The French are no longer in the race for P75I with this (or maybe even without it)
The interesting thing about the leak is we the public know,it , not just our potential adversaries.
But can someone clarify some things :

Look at Kilo, how much do,you think it is secret since China has it.
Then we want to buy S400, after China bought it. Ok ?
Type 209 submarine, Turkey operates it. Pakistan and Turkey are quite close, is it not ?
The situation is worse for F-16, Su-30s etc.

In above cases just that you and me do not see the docs in newspaper.
Our firm assumption should be all imported stuff is compromised or can be during war (take case of argentina's Exocet missiles)

Unknown said...

Frankly, IN and MoD are trying to search for a fig leaf.

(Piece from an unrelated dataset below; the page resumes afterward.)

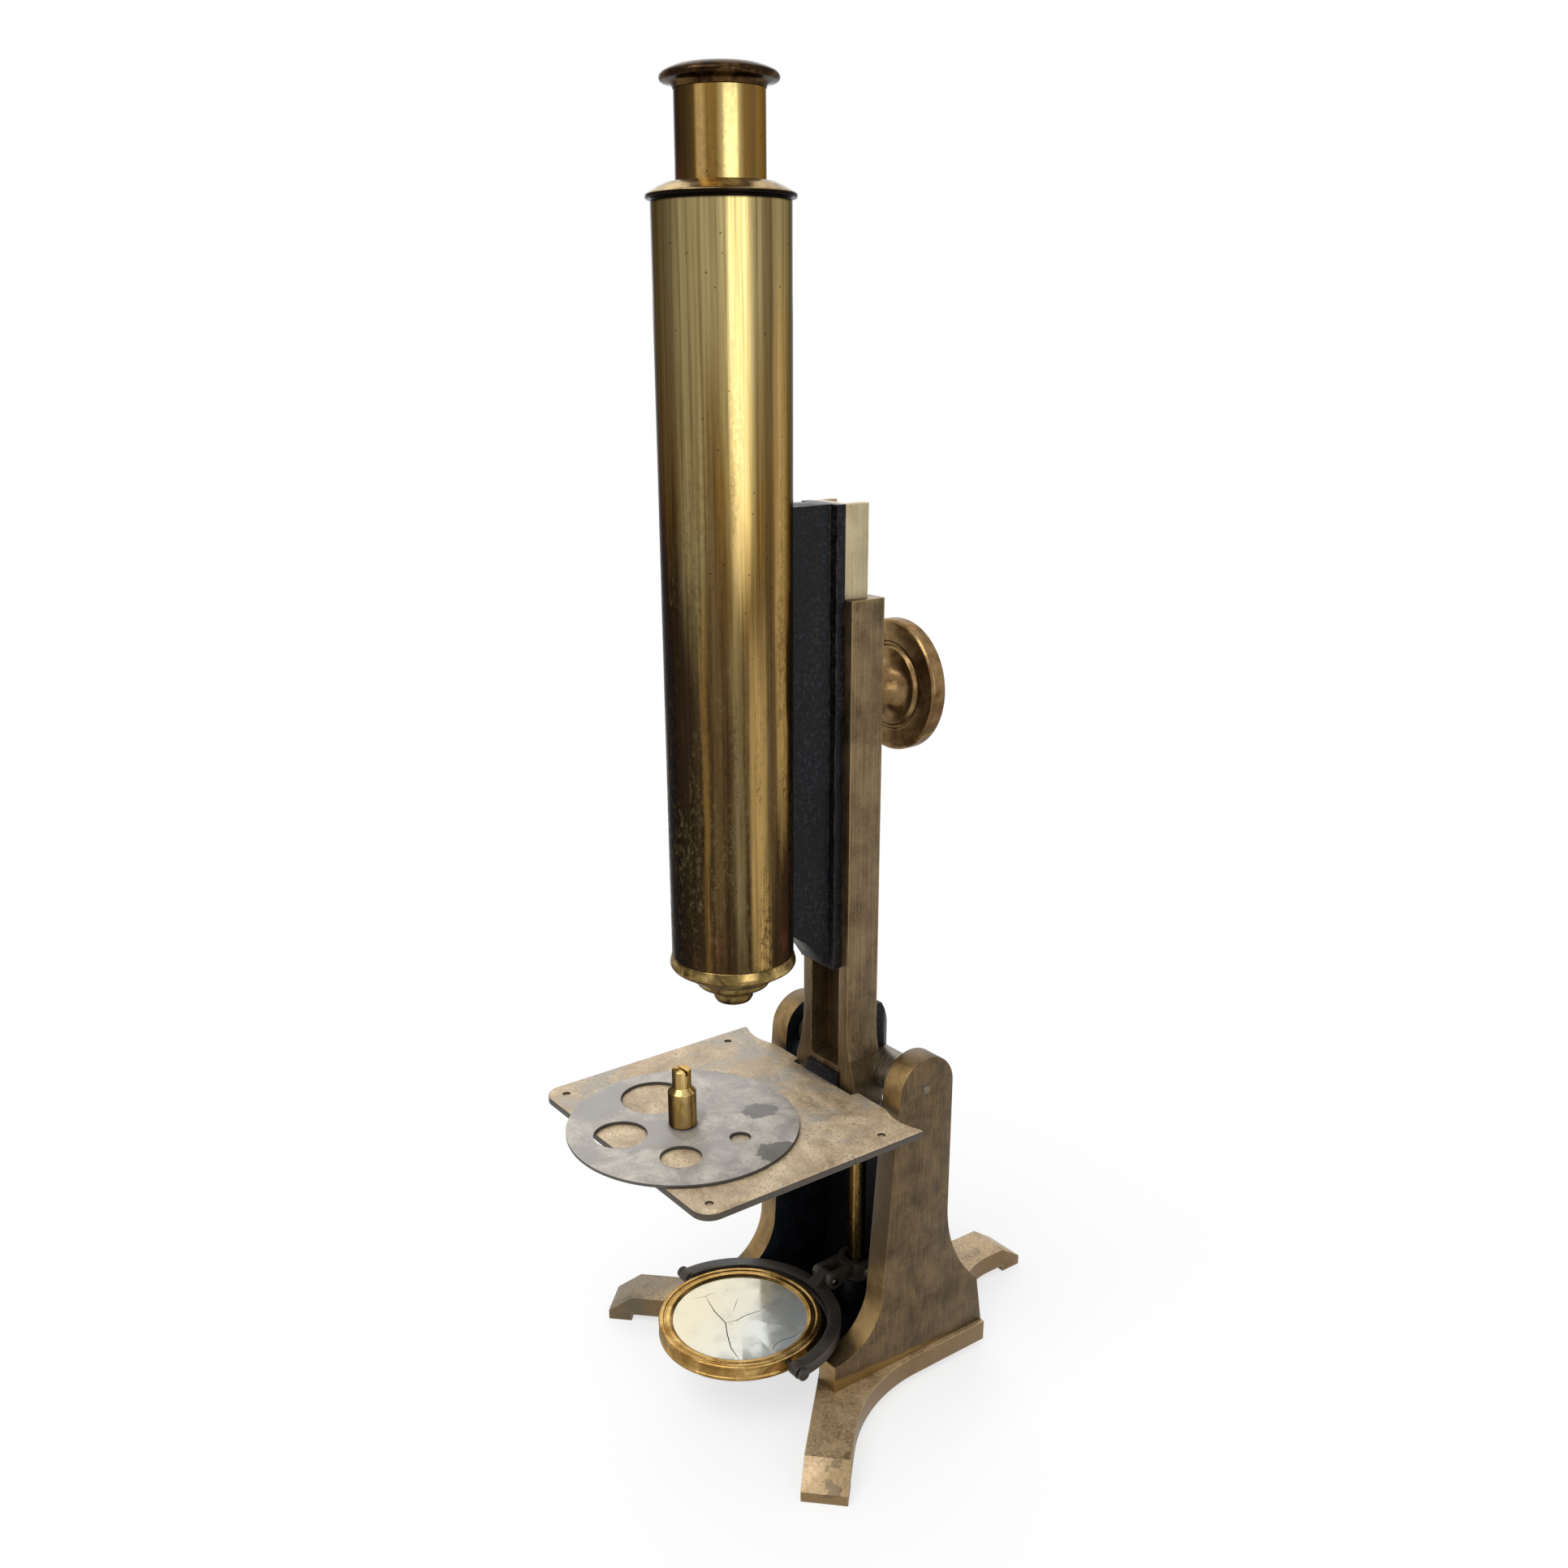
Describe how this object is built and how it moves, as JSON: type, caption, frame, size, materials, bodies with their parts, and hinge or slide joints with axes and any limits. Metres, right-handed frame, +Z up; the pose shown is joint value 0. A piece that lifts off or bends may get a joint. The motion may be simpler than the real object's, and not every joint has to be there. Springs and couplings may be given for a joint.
{
  "type": "microscope",
  "caption": "Brass compound microscope with rack focus, sliding eyepiece, aperture wheel stage and tail mirror, tilting between pillars on a tripod foot.",
  "frame": {"origin": "on the table, under the middle of the whole microscope's box", "axes": "+Z up along the body tube, +Y backward from the tube to the limb, +X towards the near pillar"},
  "size_m": [0.1378, 0.1862, 0.4097],
  "materials": {
    "aged_brass": "brushed brown patina",
    "tube_brass": "lacquered, streaked with age",
    "bright_brass": "polished",
    "stage_brass": "oxidised, matt",
    "disc_metal": "dull grey with stains",
    "black_lacquer": "satin japanned",
    "dark_bronze": "dark bronzed",
    "steel": "dull",
    "lens_glass": "clear",
    "mirror_glass": "silvered, cracked with age"
  },
  "bodies": {
    "stand": {"tripod_base": "aged_brass", "near_upright": "aged_brass", "far_upright": "aged_brass", "cross_plate": "black_lacquer", "foot_screws": "steel", "trunnion_pins": "steel"},
    "limb": {"limb": "aged_brass", "trunnion_block": "black_lacquer", "trunnion_axle": "steel", "limb_screws": "steel", "stage_bracket": "black_lacquer", "bracket_pins": "steel", "stage_plate": "stage_brass", "stage_screws": "stage_brass", "disc_post": "bright_brass", "post_nut": "steel", "tail_rod": "aged_brass", "pinion_bush": "bright_brass"},
    "focus_slide": {"dovetail_slide": "aged_brass", "gear_rack": "bright_brass", "rack_screws": "steel", "tube_bracket": "black_lacquer", "slide_screws": "steel", "tube_screws": "steel", "body_tube": "tube_brass", "top_ring": "tube_brass", "draw_bush": "bright_brass", "tube_stop": "black_lacquer", "nose_cone": "tube_brass", "nose_ring": "bright_brass", "objective_barrel": "bright_brass", "objective_lens": "lens_glass"},
    "eyepiece": {"eyepiece_tube": "bright_brass", "eyepiece_flange": "tube_brass", "eye_lens": "lens_glass", "field_stop": "black_lacquer", "field_lens": "lens_glass"},
    "focus_knob": {"focus_knob": "aged_brass", "pinion_shaft": "steel", "knob_screw": "steel"},
    "aperture_disc": {"aperture_disc": "disc_metal"},
    "mirror_sleeve": {"rod_sleeve": "black_lacquer"},
    "mirror_arm": {"mirror_arm": "dark_bronze", "arm_screw": "steel", "fork_pin": "steel"},
    "mirror_fork": {"mirror_fork": "dark_bronze", "mirror_screws": "dark_bronze"},
    "mirror": {"mirror_frame": "bright_brass", "mirror_glass": "mirror_glass", "mirror_backing": "black_lacquer"}
  },
  "joints": [
    {"name": "incline", "type": "hinge", "parent": "stand", "child": "limb", "pos_m": [0, 0.01655, 0.112], "axis": [-1, 0, 0], "range_deg": [0, 90]},
    {"name": "focus", "type": "slide", "parent": "limb", "child": "focus_slide", "axis": [0, 0, 1], "range_m": [-0.028, 0.04]},
    {"name": "knob_turn", "type": "hinge", "parent": "limb", "child": "focus_knob", "pos_m": [0, 0.02975, 0.239], "axis": [0, 1, 0], "range_deg": [-420, 600]},
    {"name": "eyepiece_draw", "type": "slide", "parent": "focus_slide", "child": "eyepiece", "axis": [0, 0, 1], "range_m": [-0.019, 0.028]},
    {"name": "disc_turn", "type": "hinge", "parent": "limb", "child": "aperture_disc", "pos_m": [0, -0.05615, 0.108], "axis": [0, 0, 1], "continuous": true},
    {"name": "mirror_height", "type": "slide", "parent": "limb", "child": "mirror_sleeve", "axis": [0, 0, 1], "range_m": [0, 0.03]},
    {"name": "mirror_swing", "type": "hinge", "parent": "mirror_sleeve", "child": "mirror_arm", "pos_m": [0, 0.01655, 0.027], "axis": [0, 0, 1], "range_deg": [-1, 1]},
    {"name": "fork_lift", "type": "hinge", "parent": "mirror_arm", "child": "mirror_fork", "pos_m": [0, 0.00305, 0.0272], "axis": [-1, 0, 0], "range_deg": [0, 40]},
    {"name": "mirror_tilt", "type": "hinge", "parent": "mirror_fork", "child": "mirror", "pos_m": [0, -0.03515, 0.025], "axis": [1, 0, 0], "range_deg": [-45, 45]}
  ],
  "couplings": [
    {"joint": "knob_turn", "follows": "focus", "rad_per_m": 250}
  ]
}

Saying that critical information was redacted is useless. Who lay their eyes on the document before it was redacted? Who applied the black ink and when? The document ping ponged between multiple parties before it reached the press in Australia. Assuming that the redaction was done by the press, then the fully exposed document was changing hands - How many people saw it / copied it/ stored it / uploaded it on torrent/ analysed it / printed it and then used it for their chana masala cone? How many of those chaps have now approached ISI?

As for others that say that the information is commercially available and still more critical information like acoustic signatures and weapons information is safe - Who are they kidding? It is like saying "yes, 90% of the information is lost, but we still have 10%". Please tell me, just how much "commercial" information about INS Arihant would you be comfortable placing in the public domain?

The bottom line is that our depleted sub arm just got torpedoed. We have to assume 24000 pages have reduced the sub's capability by 30 to 40%. The future captain will have to work extra hard to ensure he can outfox the PLAN and PN, and work with the assumption PN/PLAN know much more about his boat than he does about theirs. - why hobble him with extra burden?

The only information in the public domain should be "This is submarine , it displaces tons, carries sailors and officers, and it is a happy boat"

The French should be asked to redesign all boats that are to be built, and effectively negate all the leaked info. The boat undergoing sea trials must be heavily modified during it first mid-life upgrade. We should ask if we can cancel the unbuild boats or completely replace them with designs that are no compromised. Australian Barracuda?

And - oh - anyone know the radar signature of the Rafale fighter when it is operating in combat mode? - just asking, incase it gets printed by the Dawn newspaper in Karachi.